• SUPPLIED INFORMATION:
************

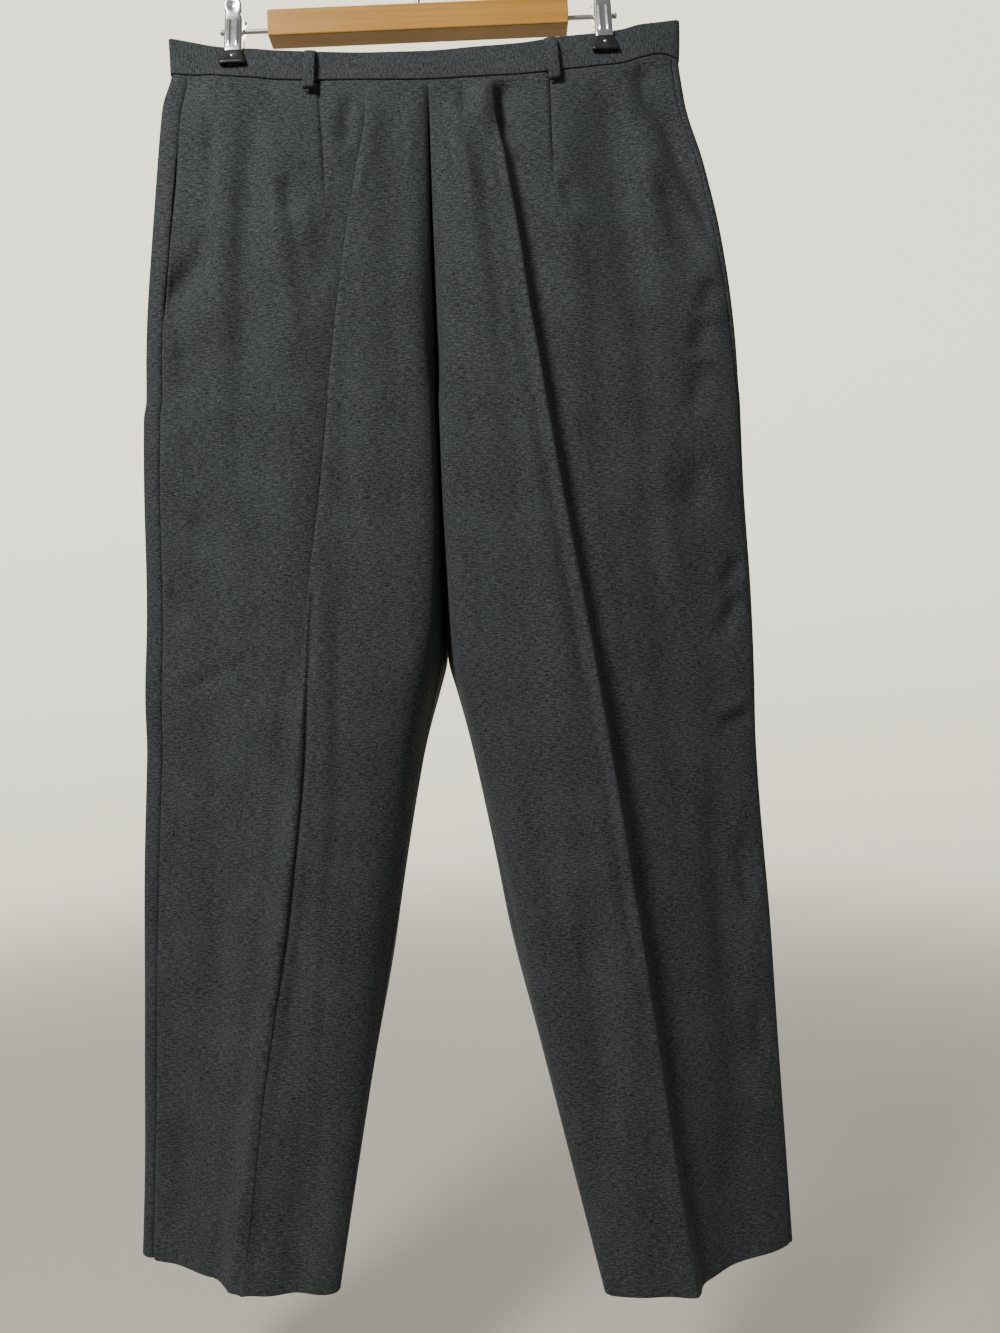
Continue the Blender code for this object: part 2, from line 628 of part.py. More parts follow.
def prism(name, outline, start, end, where, finish=None, place=Matrix(), axis=0):
    """An outline swept along one axis, from start to end."""
    shape = bmesh.new()
    verts = []
    for a, b in outline:
        at = (start, a, b) if axis == 0 else (a, start, b)
        verts.append(shape.verts.new(at))
    face = shape.faces.new(verts)
    swept = bmesh.ops.extrude_face_region(shape, geom=[face])
    moved = [v for v in swept["geom"] if isinstance(v, bmesh.types.BMVert)]
    way = Vector((end - start, 0, 0)) if axis == 0 else Vector((0, end - start, 0))
    bmesh.ops.translate(shape, vec=way, verts=moved)
    return finish_mesh(name, shape, where, finish, place)


def soften(made, width, segments=2):
    edge = made.modifiers.new("Edge", "BEVEL")
    edge.width = width * MM
    edge.segments = segments
    edge.limit_method = "ANGLE"
    edge.angle_limit = math.radians(40)


def cut(made, cutter, operation="DIFFERENCE"):
    cutter.hide_render = True
    cutter.display_type = "WIRE"
    change = made.modifiers.new("Cut", "BOOLEAN")
    change.operation = operation
    change.solver = "EXACT"
    change.object = cutter


def wire(name, path, diameter, where, finish, place=Matrix()):
    data = bpy.data.curves.new(name, "CURVE")
    data.dimensions = "3D"
    data.bevel_depth = diameter / 2 * MM
    data.bevel_resolution = 2
    data.use_fill_caps = True
    spline = data.splines.new("POLY")
    spline.points.add(len(path) - 1)
    for made, at in zip(spline.points, path):
        made.co = (at[0] * MM, at[1] * MM, at[2] * MM, 1.0)
        made.radius = 1.0
    spline.use_smooth = True
    made = add_object(name, data, where, finish)
    made.matrix_world = place
    return made


# ---------------------------------------------------------------- fly and waist closure
def closures(where, tape_finish, steel):
    """The zip lies behind both front edges, and its slider is at the top, under the flap."""
    drops = np.array([4.0, 40.0, 80.0, 120.0, FLY_LENGTH - 6.0])
    ends = []
    for side in (LEFT, RIGHT):
        sections = section_frame(side, drops)
        at = section_points(sections, sections[3][:, 15:])
        grid = to_row_frame(at, np.broadcast_to(drops[:, None], at.shape[:2]), side, 0.0)
        ends.append(grid[:, -1])
    centre = (ends[0] + ends[1]) / 2
    behind = CLOTH / 2 + FIT + ZIP_TAPE / 2 + 0.3
    rows = []
    for offset in (-ZIP_WIDTH / 2, 0.0, ZIP_WIDTH / 2):
        rows.append(centre + np.array([offset, -behind, 0.0]))
    grid = np.stack(rows[::-1], axis=1)
    grid[..., 0] += CENTRE_X - centre[:, None, 0]
    cloth_object("zip_tape", grid, where, tape_finish, ZIP_TAPE)
    run = Vector(centre[1] - centre[0])
    lean = math.atan2(run.y, -run.z)
    top = Vector((CENTRE_X, centre[0][1] - behind, centre[0][2] - 1.5)) * MM
    place = Matrix.Translation(top) @ Matrix.Rotation(lean, 4, "X")
    front = ZIP_TAPE / 2 + FIT + 0.1
    slider = box("zip_slider", (-1.6, front, -8.0), (3.0, front + 1.8, 0.0), where, steel, place)
    soften(slider, 0.4, 1)


def waist_hook_and_bar(where, steel):
    """A flat hook on the inside of the lapped end and a bar on the tongue behind it."""
    x = CENTRE_X - 11.0
    lapped = surface_at(LEFT, 1, np.array([x]), np.array([-22.0, -10.0]))[:, 0]
    lean = math.atan2(lapped[1][1] - lapped[0][1], lapped[0][2] - lapped[1][2])
    middle = Vector(lapped.mean(axis=0)) * MM
    place = Matrix.Translation(middle) @ Matrix.Rotation(lean, 4, "X")
    face = BAND_LAP_LIFT - BAND_THICKNESS / 2
    low = (-5.0, face - FIT - 1.0, -4.0)
    hook = box("waist_hook", low, (5.0, face - FIT, 4.0), where, steel, place)
    soften(hook, 0.3, 1)
    back = -face + FIT + 0.55
    ends = (-7.0, back, 0.0), (7.0, back, 0.0)
    cylinder("waist_bar", *ends, 0.5, 12, where, steel, place)


# ---------------------------------------------------------------- hanger
def hanger(where, cutters, wood, steel):
    half = BAR_LENGTH / 2
    low = (-half, -BAR_DEPTH / 2, BAR_TOP_Z - BAR_HEIGHT)
    place = bar_place()
    bar = box("hanger_bar", low, (half, BAR_DEPTH / 2, BAR_TOP_Z), where, wood, place)
    soften(bar, BAR_EDGE)
    hole = ROD_DIAMETER / 2 + FIT
    for side, name in ((LEFT, "left"), (RIGHT, "right")):
        inner = (side * (half - ROD_IN_BAR), 0, ROD_Z)
        bottom = (side * (half - ROD_IN_BAR - FIT), 0, ROD_Z)
        outside = (side * (half + 5), 0, ROD_Z)
        cut(bar, cylinder(f"rod_hole_{name}", bottom, outside, hole, 24, cutters, None, place))
        rod_end = (side * ROD_END, 0, ROD_Z)
        cylinder(f"rod_{name}", inner, rod_end, ROD_DIAMETER / 2, 24, where, steel, place)
    foot = BAR_TOP_Z - 14.0
    wide = HOOK_WIRE / 2 + FIT
    cut(bar, cylinder("hook_hole", (0, 0, foot - FIT), (0, 0, BAR_TOP_Z + 5), wide, 24, cutters))
    radius = HOOK_INSIDE_RADIUS + HOOK_WIRE / 2
    centre_z = HOOK_WIRE / 2 - radius
    start = math.radians(-48)
    join = np.array([radius * math.cos(start), centre_z + radius * math.sin(start)])
    neck = np.array([0.0, HOOK_NECK_TOP_Z])
    up = neck + np.array([0.0, 13.0])
    back = join - 9.0 * np.array([-math.sin(start), math.cos(start)])
    path = [(0.0, 0.0, foot), (0.0, 0.0, BAR_TOP_Z)]
    for t in np.linspace(0.0, 1.0, 8)[:-1]:
        at = neck * (1 - t) ** 3 + up * 3 * t * (1 - t) ** 2 + back * 3 * t**2 * (1 - t) + join * t**3
        path.append((at[0], 0.0, at[1]))
    for angle in np.radians(np.linspace(-48, 200, 25)):
        path.append((radius * math.cos(angle), 0.0, centre_z + radius * math.sin(angle)))
    wire("hanger_hook", path, HOOK_WIRE, where, steel)


def jaw_outline(facing):
    """The closed side outline of a jaw bent from sheet, around its mid line."""
    table = columns(JAW_COLUMNS, JAW)
    line = np.stack([facing * table["out"], -table["down"]], axis=-1)
    run = np.gradient(line, axis=0)
    run /= np.linalg.norm(run, axis=1)[:, None]
    across = np.stack([-run[:, 1], run[:, 0]], axis=-1) * JAW_SHEET / 2
    return [tuple(at) for at in np.concatenate([line + across, (line - across)[::-1]])]


def jaw(name, facing, ear_out, place, where, cutters, steel):
    """A bent sheet with a narrow tongue for the pad, and two ears round the rod."""
    half = JAW_WIDTH / 2
    made = prism(name, jaw_outline(facing), -half, half, where, steel, place)
    for side in (LEFT, RIGHT):
        first = (side * TONGUE_WIDTH / 2, -20.0, -40.0)
        second = (side * (half + 3), 20.0, -PAD_DOWN + 1.2)
        low = [min(a, b) for a, b in zip(first, second)]
        high = [max(a, b) for a, b in zip(first, second)]
        cut(made, box(f"{name}_tongue_{side}", low, high, cutters, None, place))
        corner = prism(
            f"{name}_corner_{side}",
            [(side * 3.2, 27.0), (side * (half + 2), 27.0), (side * (half + 2), 19.0)],
            -20.0, 20.0, cutters, None, place, axis=1,
        )
        cut(made, corner)
        turns = np.radians(np.linspace(-60, 240, 13))
        ear = [(facing * -EAR_RADIUS * math.sin(t), EAR_RADIUS * math.cos(t)) for t in turns]
        ear = [(facing * 6.9, 7.0)] + ear + [(facing * 6.9, -7.0)]
        ends = sorted((side * (ear_out - JAW_SHEET / 2), side * (ear_out + JAW_SHEET / 2)))
        cut(made, prism(f"{name}_ear_{side}", ear, *ends, cutters, None, place), "UNION")
    hole = ROD_DIAMETER / 2 + FIT
    through = (-half - 3, 0, 0), (half + 3, 0, 0)
    cut(made, cylinder(f"{name}_hole", *through, hole, 20, cutters, None, place))
    return made


def pad(name, facing, inner, place, where, cutters, rubber, steel):
    """A tapered block of rubber with a slot for the jaw's tongue and a rivet through it."""
    top, low = PAD_TOP_WIDTH / 2, PAD_LOW_WIDTH / 2
    foot = PAD_DOWN + PAD_HEIGHT
    outline = [
        (-top + 1.0, -PAD_DOWN), (top - 1.0, -PAD_DOWN), (top, -PAD_DOWN - 1.0),
        (low - 0.4, -foot + 3.4), (low, -foot + 1.8), (low - 1.2, -foot + 0.3),
        (low - 3.0, -foot), (-low + 3.0, -foot), (-low + 1.2, -foot + 0.3),
        (-low, -foot + 1.8), (-low + 0.4, -foot + 3.4), (-top, -PAD_DOWN - 1.0),
    ]
    outer = inner + PAD_THICKNESS
    span = facing * inner, facing * outer
    made = prism(name, outline, *span, where, rubber, place, axis=1)
    soften(made, 0.6, 2)
    middle = inner + PAD_THICKNESS / 2
    slot = JAW_SHEET / 2 + FIT
    half = TONGUE_WIDTH / 2 + FIT
    slot_low = min(facing * (middle - slot), facing * (middle + slot))
    low_at = (-half, slot_low, -JAW[0][0] - FIT)
    high_at = (half, slot_low + 2 * slot, -PAD_DOWN + 3)
    cut(made, box(f"{name}_slot", low_at, high_at, cutters, None, place))
    down = -PAD_DOWN - PAD_HEIGHT / 2 + 0.6
    shank = RIVET_SHANK / 2
    start = (0, facing * (middle + slot - 0.1), down)
    end = (0, facing * (outer + 3), down)
    cut(made, cylinder(f"{name}_rivet_hole", start, end, shank + FIT, 16, cutters, None, place))
    rivet_start = (0, facing * (middle + JAW_SHEET / 2 + FIT), down)
    rivet_end = (0, facing * (outer + FIT + 0.4), down)
    head_start = (0, facing * (outer + FIT), down)
    head_end = (0, facing * (outer + FIT + 0.8), down)
    rivet = cylinder(f"{name}_rivet", head_start, head_end, RIVET_HEAD / 2, 16, where, steel, place, 1.0)
    stem = cylinder(f"{name}_stem", rivet_start, rivet_end, shank, 16, cutters, None, place)
    cut(rivet, stem, "UNION")
    return made


def spring(name, place, where, steel):
    """A torsion spring round the rod, its two ends bearing on the jaws above it."""
    radius = ROD_DIAMETER / 2 + FIT + SPRING_WIRE / 2 + 0.1
    reach = 4.6
    width = 7.0
    path = []
    arm = 12.0
    lean = math.atan2(reach, arm)
    path.append((-width / 2, -reach - 0.4, arm))
    sweep = 2 * math.pi * SPRING_TURNS + math.pi + 2 * lean
    count = SPRING_TURNS * 9 + 6
    for i in range(count + 1):
        angle = math.pi + sweep * i / count
        x = -width / 2 + width * i / count
        path.append((x, radius * math.cos(angle), radius * math.sin(angle)))
    path.append((width / 2, reach + 0.4, arm))
    return wire(name, path, SPRING_WIRE, where, steel, place)


def clips(where, cutters, chrome, rubber, steel):
    inner = BAND_THICKNESS + PINCH_GAP / 2 + FIT
    for side, name, tilt in ((LEFT, "left", CLIP_TILT_LEFT), (RIGHT, "right", CLIP_TILT_RIGHT)):
        at = bar_place() @ Matrix.Translation((side * CLIP_OUT * MM, 0, ROD_Z * MM))
        place = at @ Matrix.Rotation(-tilt, 4, "X")
        jaw(f"clip_jaw_back_{name}", 1, 5.4, place, where, cutters, chrome)
        jaw(f"clip_jaw_front_{name}", -1, 7.0, place, where, cutters, chrome)
        pad(f"clip_pad_back_{name}", 1, inner, place, where, cutters, rubber, chrome)
        pad(f"clip_pad_front_{name}", -1, inner, place, where, cutters, rubber, chrome)
        spring(f"clip_spring_{name}", place, where, steel)


def main():
    clear_scene()
    where = collection("trousers_on_clip_hanger")
    cutters = collection("cutters")
    cutters.hide_render = True
    cloth = material("heather_wool", (0.060, 0.070, 0.073), 0.9)
    tape = material("zip_tape_cloth", (0.045, 0.050, 0.052), 0.85)
    steel = material("bright_steel", (0.60, 0.60, 0.60), 0.3, 1.0)
    chrome = material("chrome", (0.75, 0.75, 0.76), 0.12, 1.0)
    rubber = material("dark_rubber", (0.035, 0.035, 0.037), 0.45)
    wood = material("light_wood", (0.58, 0.33, 0.13), 0.5)
    panels(where, cloth)
    waistbands(where, cloth)
    belt_loops(where, cloth)
    closures(where, tape, steel)
    waist_hook_and_bar(where, steel)
    hanger(where, cutters, wood, steel)
    clips(where, cutters, chrome, rubber, steel)


main()
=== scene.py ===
import math

import bpy
import numpy as np
from mathutils import Matrix, Vector


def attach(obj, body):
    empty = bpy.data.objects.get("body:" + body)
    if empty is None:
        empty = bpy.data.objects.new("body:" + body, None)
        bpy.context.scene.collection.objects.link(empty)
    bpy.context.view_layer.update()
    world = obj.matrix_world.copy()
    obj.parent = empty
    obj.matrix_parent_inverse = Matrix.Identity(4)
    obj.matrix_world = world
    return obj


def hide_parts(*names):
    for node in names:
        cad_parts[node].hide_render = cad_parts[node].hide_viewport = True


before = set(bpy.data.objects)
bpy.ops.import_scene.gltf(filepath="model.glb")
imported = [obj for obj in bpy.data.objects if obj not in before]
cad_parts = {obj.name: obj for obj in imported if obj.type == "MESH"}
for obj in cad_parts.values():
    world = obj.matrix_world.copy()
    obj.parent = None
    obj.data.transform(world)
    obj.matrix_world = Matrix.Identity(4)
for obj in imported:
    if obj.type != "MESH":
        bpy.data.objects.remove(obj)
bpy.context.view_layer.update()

mm = 0.001
left, right = -1, 1
sideNames = {left: "left", right: "right"}
print("frame loaded:", len(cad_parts), "solids")

# the garment, in millimetres from the inside top of the hanger's hook
garment = {
    "centreX": 7.0,  # where the centre seams lie across the hanger
    "seamZ": -151.6,  # height of the waist seam at the centre back
    "hemDrop": 988.0,
    "crotchDrop": 272.0,
    "hemSlope": 0.16,
    "cloth": 1.2,
    "band": 2.2,
    "bandHeight": 31.9,
    "seamGap": 0.3,
    "sideGap": 0.44,
    "hemMiddle": {left: -4.0, right: -20.0},
    "rightLegForward": 17.0,
    "flyLength": 165.0,
    "flyFlap": 10.0,
    "flyEdge": 4.5,
    "flyLift": 2.7,
    "underlap": 30.0,
}

# height of the band's top edge and of the waist seam along the garment
waistColumns = ("x", "top", "seam")
waist = (
    (-217, -103.5, -133.5), (-198, -108.5, -138), (-160, -116, -143.6), (-100, -120.3, -148.9),
    (-40, -122.6, -150.4), (5, -122.7, -151.6), (50, -120.4, -150.6), (85, -119, -149.6),
    (116, -115.8, -147.4), (149, -113.4, -144.4), (170, -110.8, -142.4), (186, -107.5, -137.4),
    (203, -106, -133.9), (222, -103.6, -138.4),
)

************

• EXERCISE INSTRUCTIONS: Give back exactly the lines from the line that has "0.035, 0.037), 0.45)" to the line that has "obj.parent = None", both included, and leave out all others.

• ANSWER TO THE TASK:
    rubber = material("dark_rubber", (0.035, 0.035, 0.037), 0.45)
    wood = material("light_wood", (0.58, 0.33, 0.13), 0.5)
    panels(where, cloth)
    waistbands(where, cloth)
    belt_loops(where, cloth)
    closures(where, tape, steel)
    waist_hook_and_bar(where, steel)
    hanger(where, cutters, wood, steel)
    clips(where, cutters, chrome, rubber, steel)


main()
=== scene.py ===
import math

import bpy
import numpy as np
from mathutils import Matrix, Vector


def attach(obj, body):
    empty = bpy.data.objects.get("body:" + body)
    if empty is None:
        empty = bpy.data.objects.new("body:" + body, None)
        bpy.context.scene.collection.objects.link(empty)
    bpy.context.view_layer.update()
    world = obj.matrix_world.copy()
    obj.parent = empty
    obj.matrix_parent_inverse = Matrix.Identity(4)
    obj.matrix_world = world
    return obj


def hide_parts(*names):
    for node in names:
        cad_parts[node].hide_render = cad_parts[node].hide_viewport = True


before = set(bpy.data.objects)
bpy.ops.import_scene.gltf(filepath="model.glb")
imported = [obj for obj in bpy.data.objects if obj not in before]
cad_parts = {obj.name: obj for obj in imported if obj.type == "MESH"}
for obj in cad_parts.values():
    world = obj.matrix_world.copy()
    obj.parent = None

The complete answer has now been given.